Task goal: Below is a listing; reproduce each line of it exactly.

** start of Information shown **

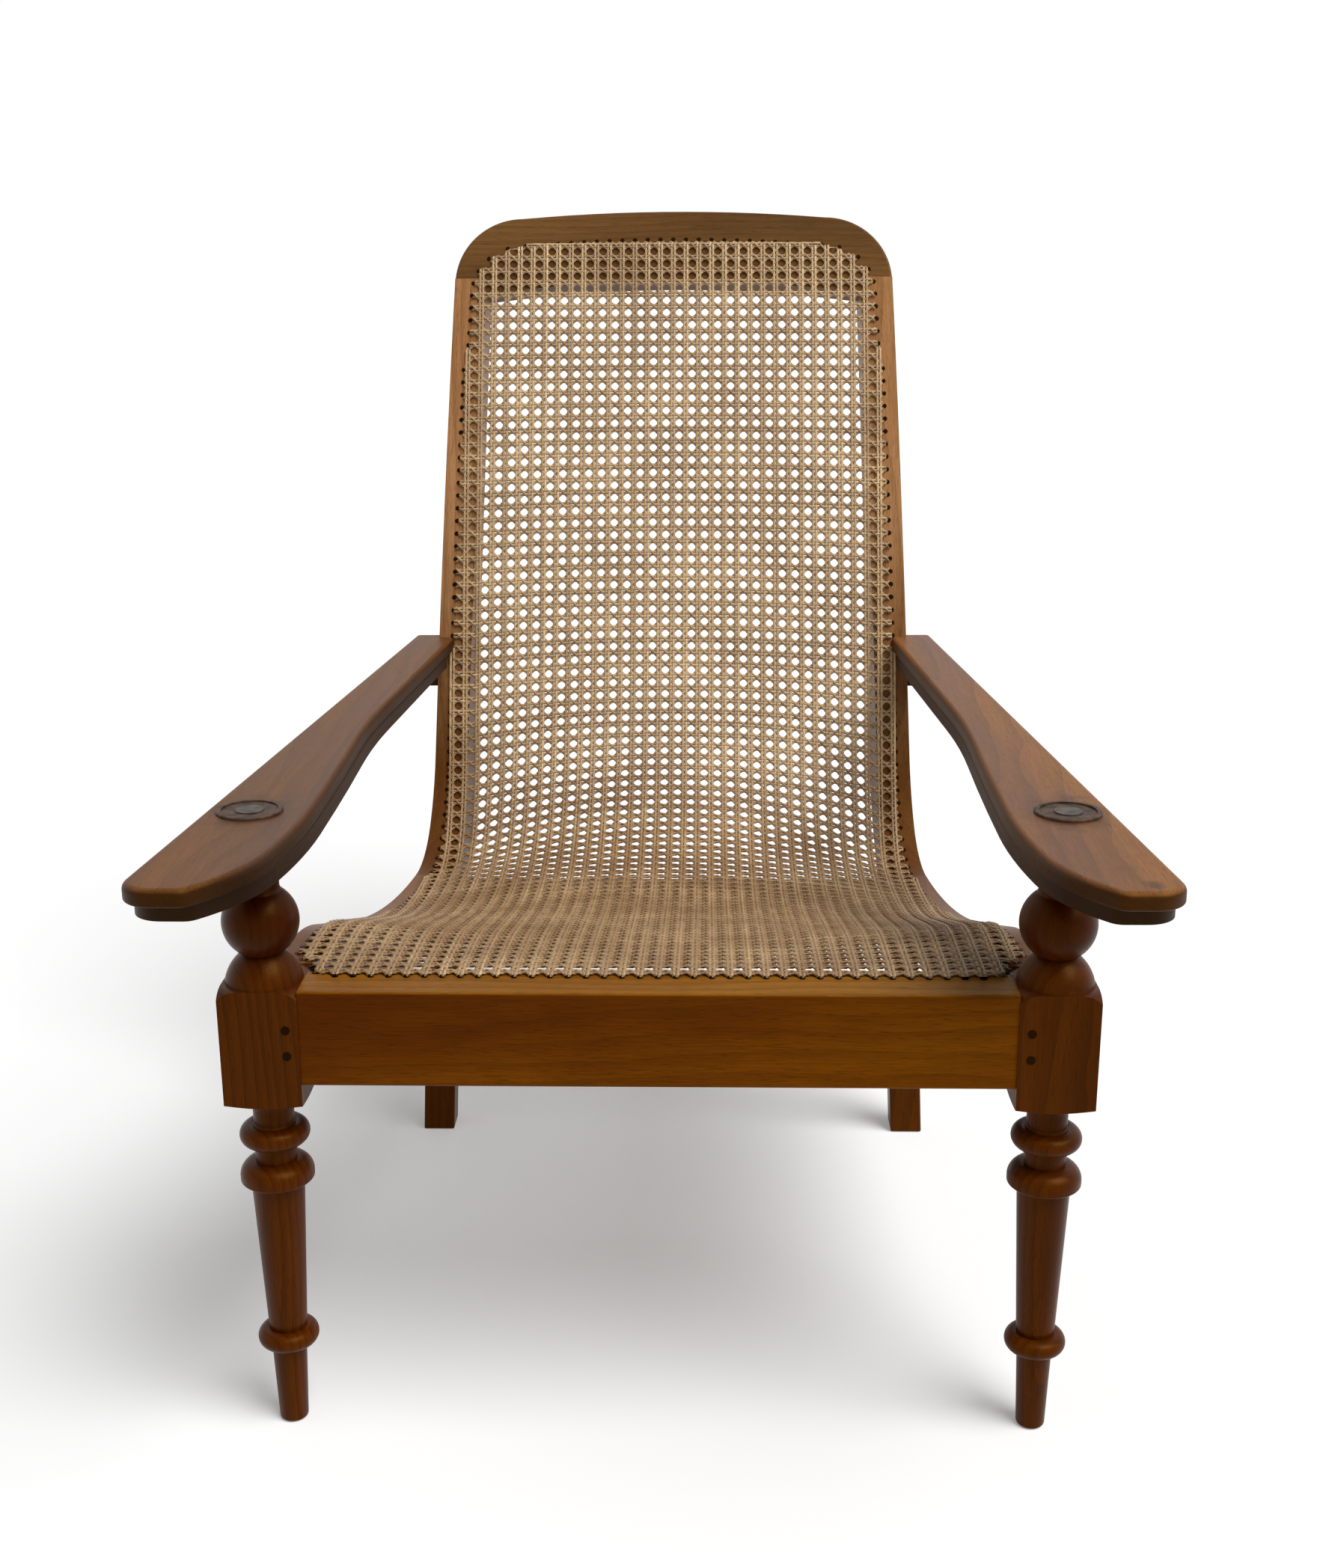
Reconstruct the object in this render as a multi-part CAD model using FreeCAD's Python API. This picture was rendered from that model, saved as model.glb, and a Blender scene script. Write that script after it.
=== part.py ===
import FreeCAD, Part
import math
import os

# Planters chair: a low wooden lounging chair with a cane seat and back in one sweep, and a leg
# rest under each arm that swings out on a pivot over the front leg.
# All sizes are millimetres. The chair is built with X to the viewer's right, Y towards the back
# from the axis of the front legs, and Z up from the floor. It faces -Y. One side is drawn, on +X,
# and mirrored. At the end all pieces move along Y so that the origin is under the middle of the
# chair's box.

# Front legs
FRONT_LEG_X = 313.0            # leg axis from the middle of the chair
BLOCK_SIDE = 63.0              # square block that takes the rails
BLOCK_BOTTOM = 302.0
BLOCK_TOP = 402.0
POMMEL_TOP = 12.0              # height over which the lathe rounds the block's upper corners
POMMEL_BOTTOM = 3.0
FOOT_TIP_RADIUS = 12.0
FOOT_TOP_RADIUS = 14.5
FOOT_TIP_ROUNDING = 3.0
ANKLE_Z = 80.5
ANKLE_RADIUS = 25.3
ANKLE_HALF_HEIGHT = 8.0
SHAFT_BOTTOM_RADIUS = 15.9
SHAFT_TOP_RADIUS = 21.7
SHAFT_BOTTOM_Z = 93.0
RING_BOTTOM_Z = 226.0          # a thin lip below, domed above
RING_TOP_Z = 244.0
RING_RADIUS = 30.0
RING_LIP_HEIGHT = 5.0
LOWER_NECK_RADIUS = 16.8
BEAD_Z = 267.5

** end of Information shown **

Result of this exercise:
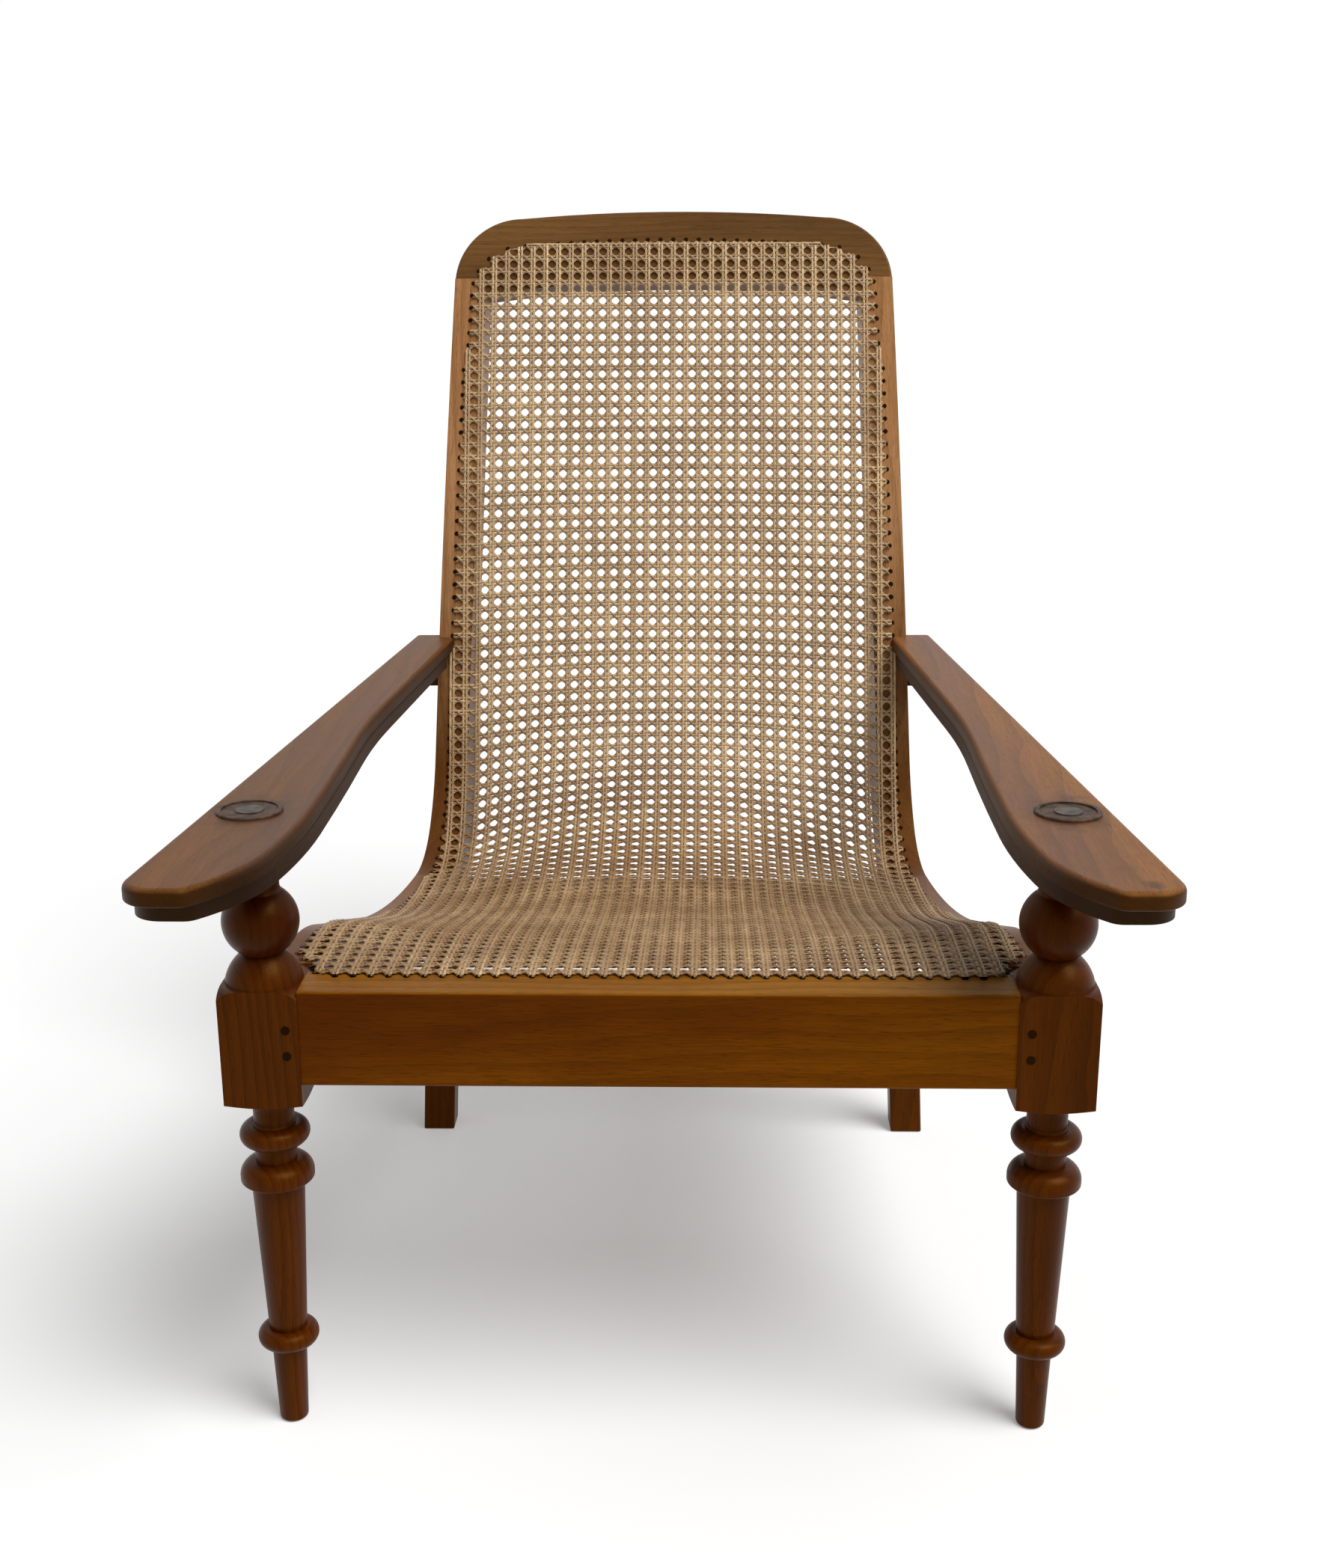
Reconstruct the object in this render as a multi-part CAD model using FreeCAD's Python API. This picture was rendered from that model, saved as model.glb, and a Blender scene script. Write that script after it.
=== part.py ===
import FreeCAD, Part
import math
import os

# Planters chair: a low wooden lounging chair with a cane seat and back in one sweep, and a leg
# rest under each arm that swings out on a pivot over the front leg.
# All sizes are millimetres. The chair is built with X to the viewer's right, Y towards the back
# from the axis of the front legs, and Z up from the floor. It faces -Y. One side is drawn, on +X,
# and mirrored. At the end all pieces move along Y so that the origin is under the middle of the
# chair's box.

# Front legs
FRONT_LEG_X = 313.0            # leg axis from the middle of the chair
BLOCK_SIDE = 63.0              # square block that takes the rails
BLOCK_BOTTOM = 302.0
BLOCK_TOP = 402.0
POMMEL_TOP = 12.0              # height over which the lathe rounds the block's upper corners
POMMEL_BOTTOM = 3.0
FOOT_TIP_RADIUS = 12.0
FOOT_TOP_RADIUS = 14.5
FOOT_TIP_ROUNDING = 3.0
ANKLE_Z = 80.5
ANKLE_RADIUS = 25.3
ANKLE_HALF_HEIGHT = 8.0
SHAFT_BOTTOM_RADIUS = 15.9
SHAFT_TOP_RADIUS = 21.7
SHAFT_BOTTOM_Z = 93.0
RING_BOTTOM_Z = 226.0          # a thin lip below, domed above
RING_TOP_Z = 244.0
RING_RADIUS = 30.0
RING_LIP_HEIGHT = 5.0
LOWER_NECK_RADIUS = 16.8
BEAD_Z = 267.5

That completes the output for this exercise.